▶ **Provided data**:
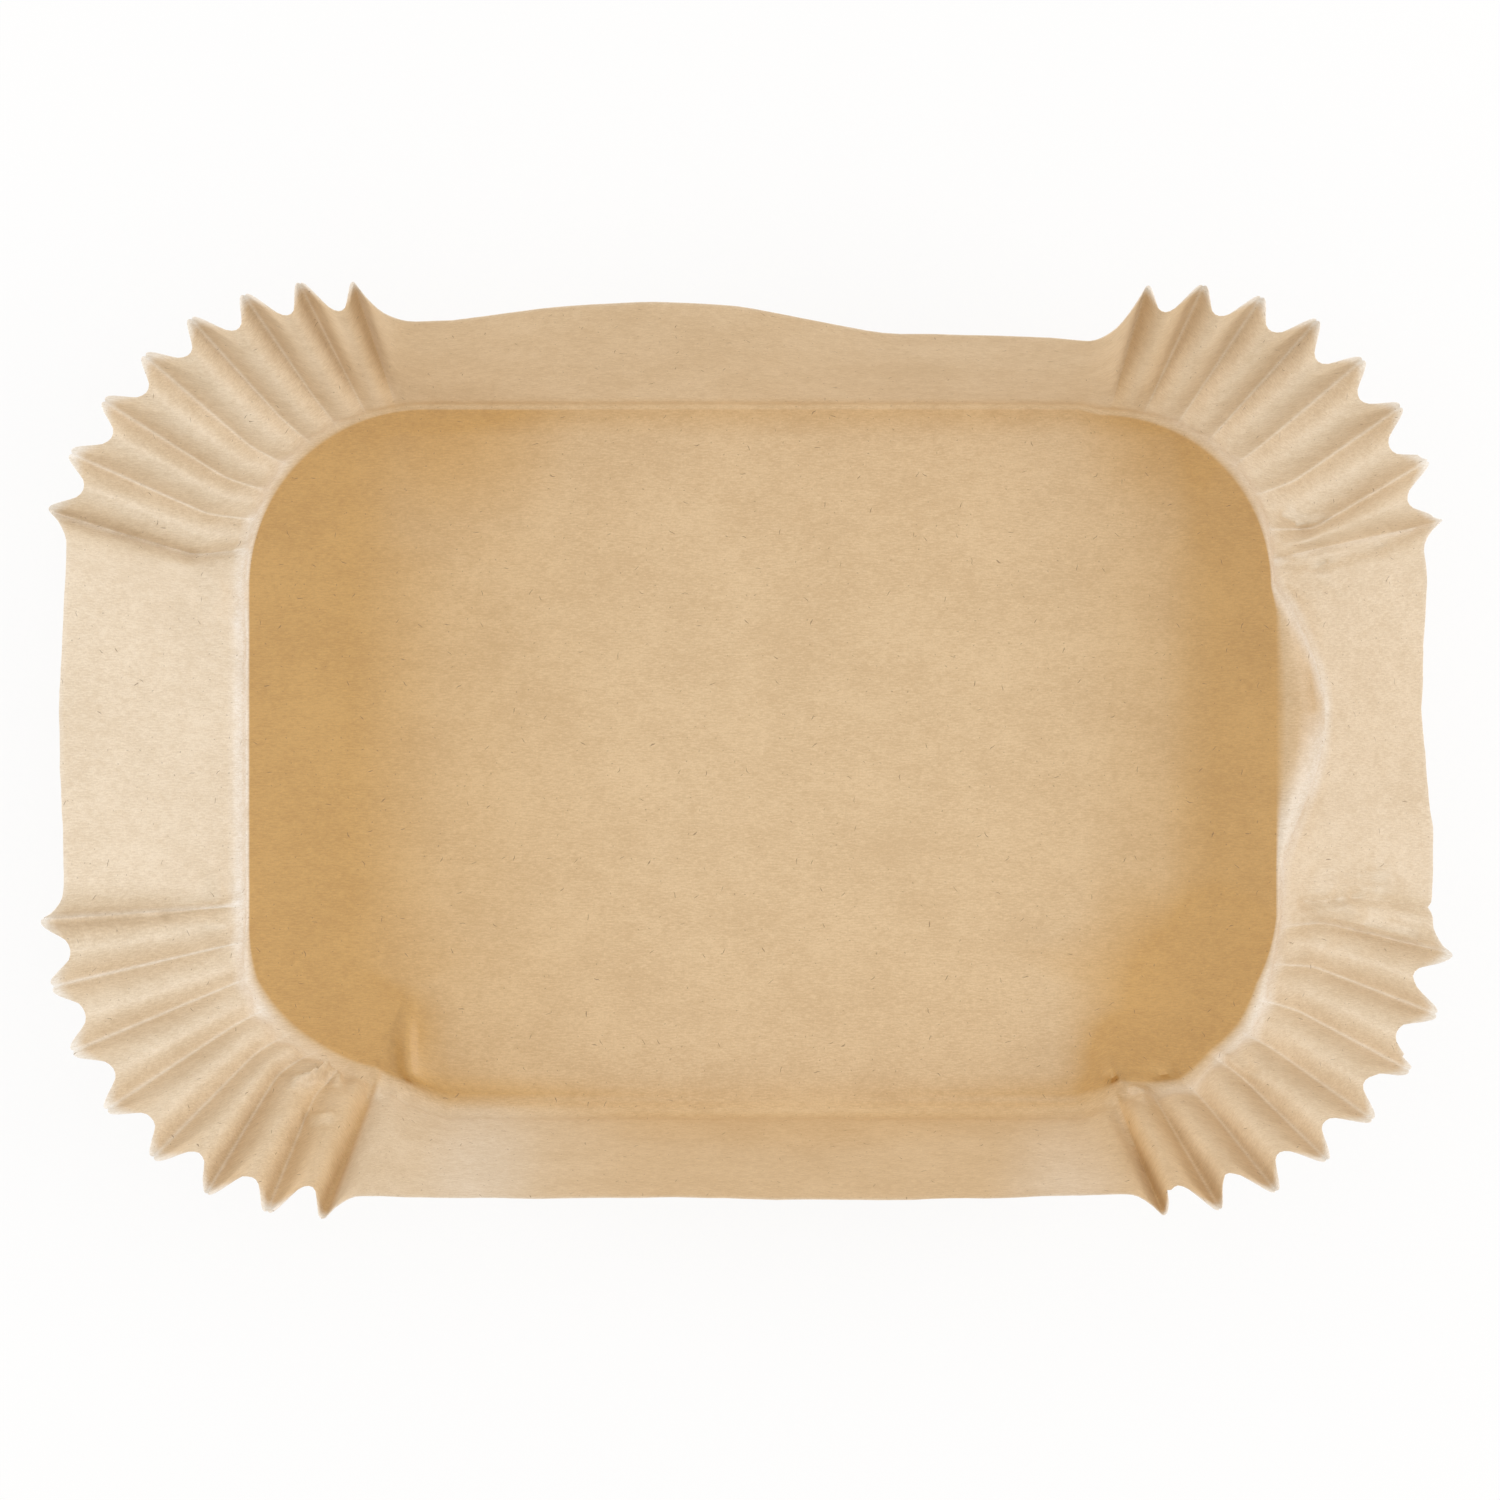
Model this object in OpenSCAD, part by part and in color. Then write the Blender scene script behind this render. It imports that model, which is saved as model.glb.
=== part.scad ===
// Paper liner for an air fryer basket: one sheet of unbleached baking paper, pressed into a
// shallow tray. The floor is a rounded rectangle, the walls lean out from the fold round it,
// and the paper that is spare at each corner is taken up in pleats that start at the fold.
// Millimetres, +Z up. The origin is the middle of the underside of the floor.

/* [Floor] */
// Length of the floor, from one end fold to the other
floor_l = 216; // [180:1:260]
// Width of the floor, from one side fold to the other
floor_w = 145; // [125:1:180]
// Radius of the floor's corners, measured on the fold
corner_r = 37; // [30:1:42]

/* [Paper] */
// Thickness of the sheet
paper_t = 0.1; // [0.06:0.01:0.3]
// Paper in the wall, from the fold to the cut edge
wall_len = 45; // [32:1:56]
// Radius at which the floor turns up into an end wall
fold_r = 1; // [0.6:0.1:2]
// The same radius along the back
fold_r_back = 1.6; // [0.8:0.2:4]
// The same radius along the front, where the press left the fold soft
fold_r_front = 4; // [1:0.2:5]
// How much larger it is in the middle of a corner, where the press can't crease it
corner_fold_more = 1.6; // [0:0.2:3]
// Radius at which the steep foot of the wall opens outwards
flare_r = 5; // [3:0.5:8]

/* [Lean of the walls, in degrees from upright] */
// Middle of the wall at the left end
lean_left = 61; // [45:1:64]
// Middle of the wall at the right end
lean_right = 41; // [36:1:56]
// Middle of the wall along the back
lean_back = 17.5; // [16:0.5:34]
// Middle of the wall along the front
lean_front = 21; // [16:0.5:34]

/* [Pleats] */
// Grooves in each corner
pleats = 8; // [6:1:9]
// Height of a pleat at the cut edge, from groove to crest
pleat_h = 5.5; // [3:0.5:6.5]
// How much further the paper reaches at a groove than between two of them
scallop = 2.5; // [0:0.5:3]

/* [Waves and the dent] */
// How much more the back wall leans out in the swell left of its middle, in degrees
back_swell = 7; // [0:0.5:8]
// How far the dent opens the fold of the right end wall
dent_depth = 8; // [4:0.5:10]
// Half the length of that dent
dent_half = 33; // [20:1:35]
// How much less the wall leans out above the dent, in degrees
dent_pull = 5; // [0:0.5:8]

/* [Hidden] */
half_l = floor_l / 2 - corner_r;
half_w = floor_w / 2 - corner_r;
deg = 180 / PI;
foot_tilt = 84;       // steepest slope of the wall, just above the fold
dent_flare_r = 1.5;   // the wall creases where the dent ends
groove_share = 0.6;   // share of a pleat's height that lies outside the plain wall
pleat_root = 2.5;     // paper above the fold before a pleat begins
pleat_growth = 0.6;   // a pleat deepens as this power of the way up the wall
groove_run = 4;       // length of fold over which an outer groove runs into a plain wall
lean_run = 9;         // the same length for the lean of a corner
bow_run = 20;         // the same length for the bow of an outer groove
pleat_steps = 6;      // facets across one pleat
bow_at = 0.3;         // share of the wall at which a groove bows most
bow_round = 0.15;     // how softly it bends there
swell_at = -18;       // middle of the back wall's swell
swell_half = 45;      // half the length of that swell
dent_at = 3;          // middle of the dent along the right end wall
pull_at = 9;          // where that wall is drawn in most
pull_half = 25;       // half the length over which it is drawn in

// The plain walls, from the right end round to the front: the lean of the middle, how much
// more the wall leans at its last end than there, and how much both ends are drawn in
sides = [
    [lean_right, -2.6, 0],
    [lean_back, 3.7, 0],
    [lean_left, 0, 5],
    [lean_front, 0, 0]
];

// The corners as pressed, from the one at the back of the right end round to the front:
// place on the arc of the first and last groove, the way these two head, the lean of the
// wall at both and how much more it leans midway, all in degrees
corners = [
    [8.7, 87.4, 12, 77, 39, 26.6, 6],
    [9, 77.4, 15, 81, 28.6, 62, 0],
    [-6, 73.3, 3, 72, 63, 25, 5],
    [3.9, 88, 20, 84, 22, 43, 0]
];

// How far the grooves of each corner bow sideways, from its first groove to its last, as
// shares of the paper in the wall. A groove leaves the fold square to it and then turns
// towards its tip; a minus sign bows it back towards the side before the corner.
bows = [
    [0, -0.09, -0.045, -0.01, 0, 0, 0, 0],
    [0, 0, 0.01, 0.02, 0.04, 0.05, 0.06, 0.08],
    [0, 0, 0, -0.015, -0.045, -0.09, -0.075, 0],
    [0, 0, 0.01, 0.02, 0.02, 0.035, 0.055, 0.065]
];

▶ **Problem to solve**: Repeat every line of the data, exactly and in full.

▶ **Full answer**:
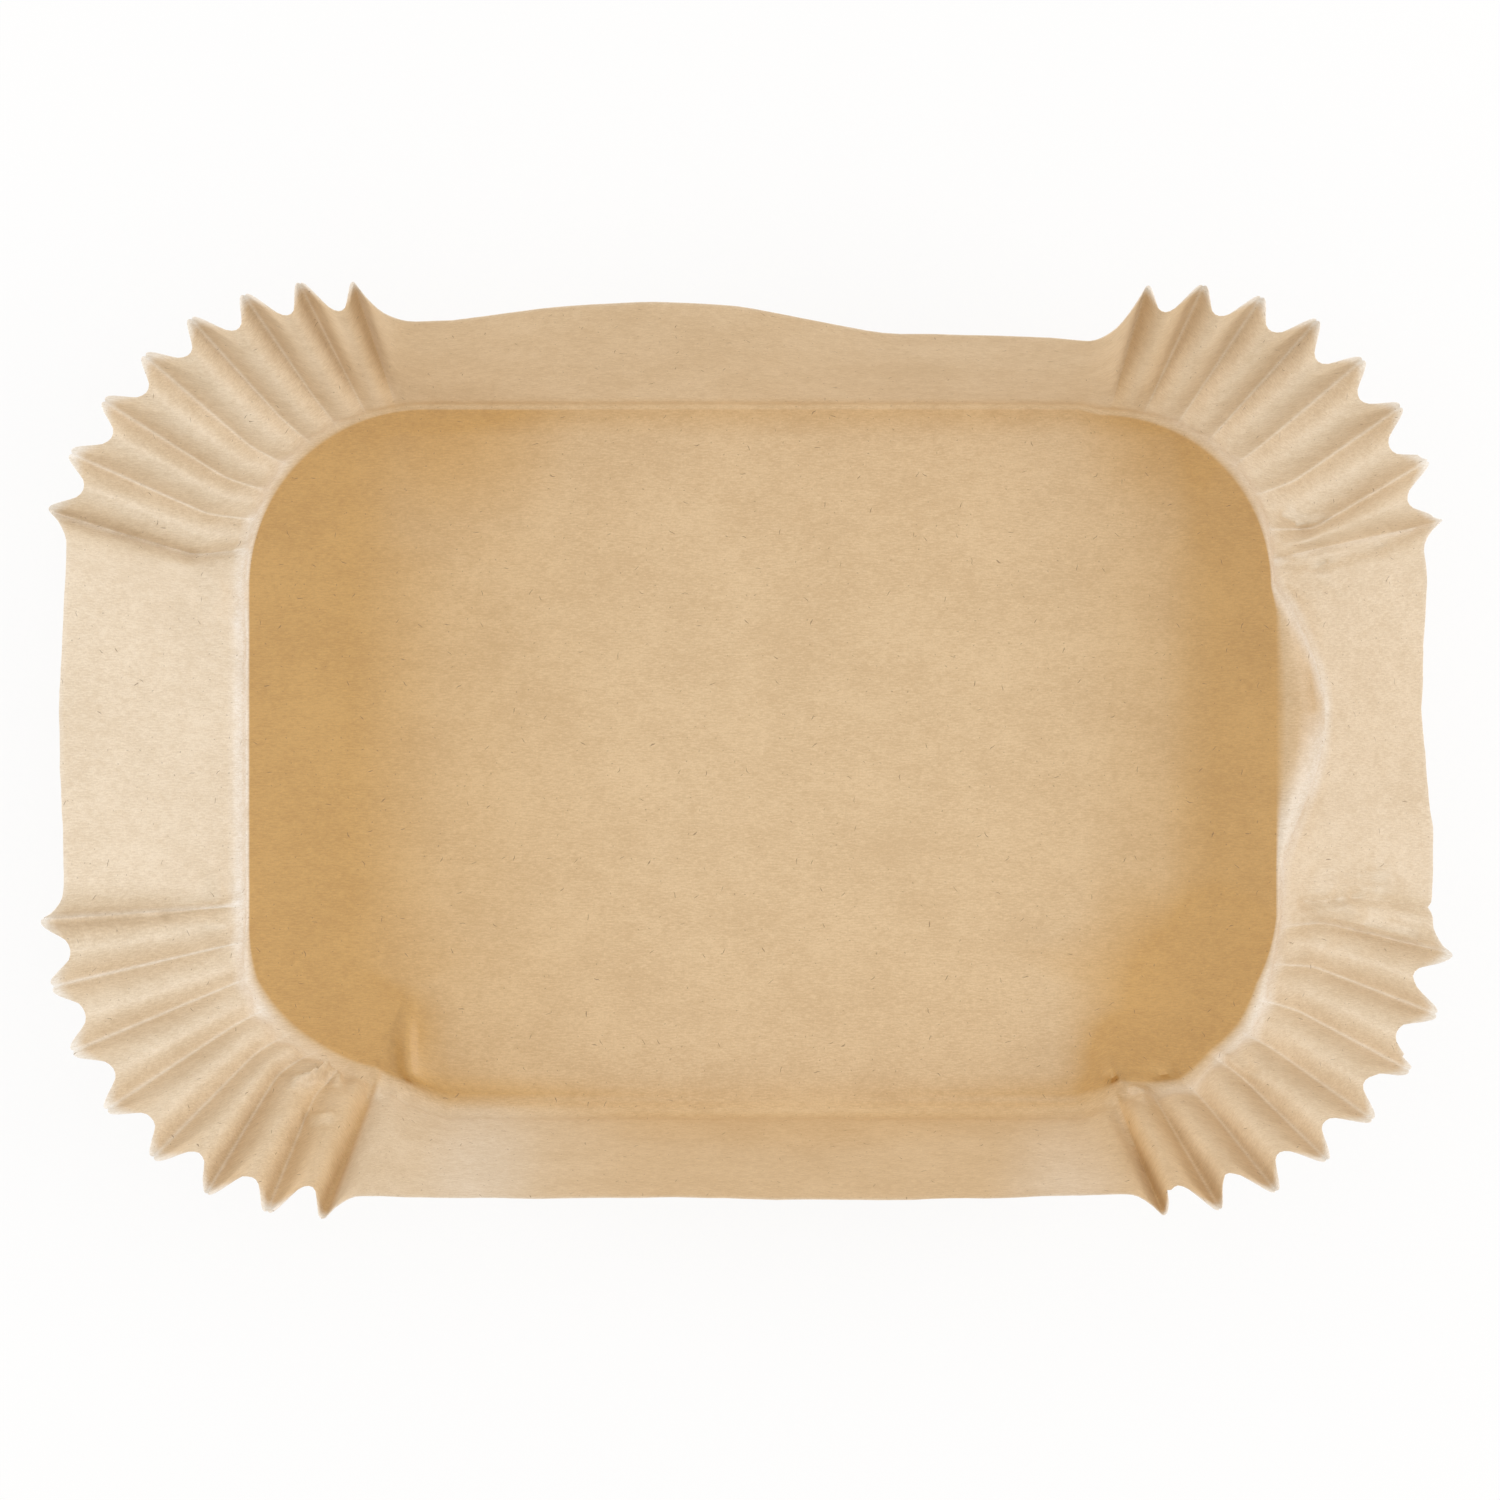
Model this object in OpenSCAD, part by part and in color. Then write the Blender scene script behind this render. It imports that model, which is saved as model.glb.
=== part.scad ===
// Paper liner for an air fryer basket: one sheet of unbleached baking paper, pressed into a
// shallow tray. The floor is a rounded rectangle, the walls lean out from the fold round it,
// and the paper that is spare at each corner is taken up in pleats that start at the fold.
// Millimetres, +Z up. The origin is the middle of the underside of the floor.

/* [Floor] */
// Length of the floor, from one end fold to the other
floor_l = 216; // [180:1:260]
// Width of the floor, from one side fold to the other
floor_w = 145; // [125:1:180]
// Radius of the floor's corners, measured on the fold
corner_r = 37; // [30:1:42]

/* [Paper] */
// Thickness of the sheet
paper_t = 0.1; // [0.06:0.01:0.3]
// Paper in the wall, from the fold to the cut edge
wall_len = 45; // [32:1:56]
// Radius at which the floor turns up into an end wall
fold_r = 1; // [0.6:0.1:2]
// The same radius along the back
fold_r_back = 1.6; // [0.8:0.2:4]
// The same radius along the front, where the press left the fold soft
fold_r_front = 4; // [1:0.2:5]
// How much larger it is in the middle of a corner, where the press can't crease it
corner_fold_more = 1.6; // [0:0.2:3]
// Radius at which the steep foot of the wall opens outwards
flare_r = 5; // [3:0.5:8]

/* [Lean of the walls, in degrees from upright] */
// Middle of the wall at the left end
lean_left = 61; // [45:1:64]
// Middle of the wall at the right end
lean_right = 41; // [36:1:56]
// Middle of the wall along the back
lean_back = 17.5; // [16:0.5:34]
// Middle of the wall along the front
lean_front = 21; // [16:0.5:34]

/* [Pleats] */
// Grooves in each corner
pleats = 8; // [6:1:9]
// Height of a pleat at the cut edge, from groove to crest
pleat_h = 5.5; // [3:0.5:6.5]
// How much further the paper reaches at a groove than between two of them
scallop = 2.5; // [0:0.5:3]

/* [Waves and the dent] */
// How much more the back wall leans out in the swell left of its middle, in degrees
back_swell = 7; // [0:0.5:8]
// How far the dent opens the fold of the right end wall
dent_depth = 8; // [4:0.5:10]
// Half the length of that dent
dent_half = 33; // [20:1:35]
// How much less the wall leans out above the dent, in degrees
dent_pull = 5; // [0:0.5:8]

/* [Hidden] */
half_l = floor_l / 2 - corner_r;
half_w = floor_w / 2 - corner_r;
deg = 180 / PI;
foot_tilt = 84;       // steepest slope of the wall, just above the fold
dent_flare_r = 1.5;   // the wall creases where the dent ends
groove_share = 0.6;   // share of a pleat's height that lies outside the plain wall
pleat_root = 2.5;     // paper above the fold before a pleat begins
pleat_growth = 0.6;   // a pleat deepens as this power of the way up the wall
groove_run = 4;       // length of fold over which an outer groove runs into a plain wall
lean_run = 9;         // the same length for the lean of a corner
bow_run = 20;         // the same length for the bow of an outer groove
pleat_steps = 6;      // facets across one pleat
bow_at = 0.3;         // share of the wall at which a groove bows most
bow_round = 0.15;     // how softly it bends there
swell_at = -18;       // middle of the back wall's swell
swell_half = 45;      // half the length of that swell
dent_at = 3;          // middle of the dent along the right end wall
pull_at = 9;          // where that wall is drawn in most
pull_half = 25;       // half the length over which it is drawn in

// The plain walls, from the right end round to the front: the lean of the middle, how much
// more the wall leans at its last end than there, and how much both ends are drawn in
sides = [
    [lean_right, -2.6, 0],
    [lean_back, 3.7, 0],
    [lean_left, 0, 5],
    [lean_front, 0, 0]
];

// The corners as pressed, from the one at the back of the right end round to the front:
// place on the arc of the first and last groove, the way these two head, the lean of the
// wall at both and how much more it leans midway, all in degrees
corners = [
    [8.7, 87.4, 12, 77, 39, 26.6, 6],
    [9, 77.4, 15, 81, 28.6, 62, 0],
    [-6, 73.3, 3, 72, 63, 25, 5],
    [3.9, 88, 20, 84, 22, 43, 0]
];

// How far the grooves of each corner bow sideways, from its first groove to its last, as
// shares of the paper in the wall. A groove leaves the fold square to it and then turns
// towards its tip; a minus sign bows it back towards the side before the corner.
bows = [
    [0, -0.09, -0.045, -0.01, 0, 0, 0, 0],
    [0, 0, 0.01, 0.02, 0.04, 0.05, 0.06, 0.08],
    [0, 0, 0, -0.015, -0.045, -0.09, -0.075, 0],
    [0, 0, 0.01, 0.02, 0.02, 0.035, 0.055, 0.065]
];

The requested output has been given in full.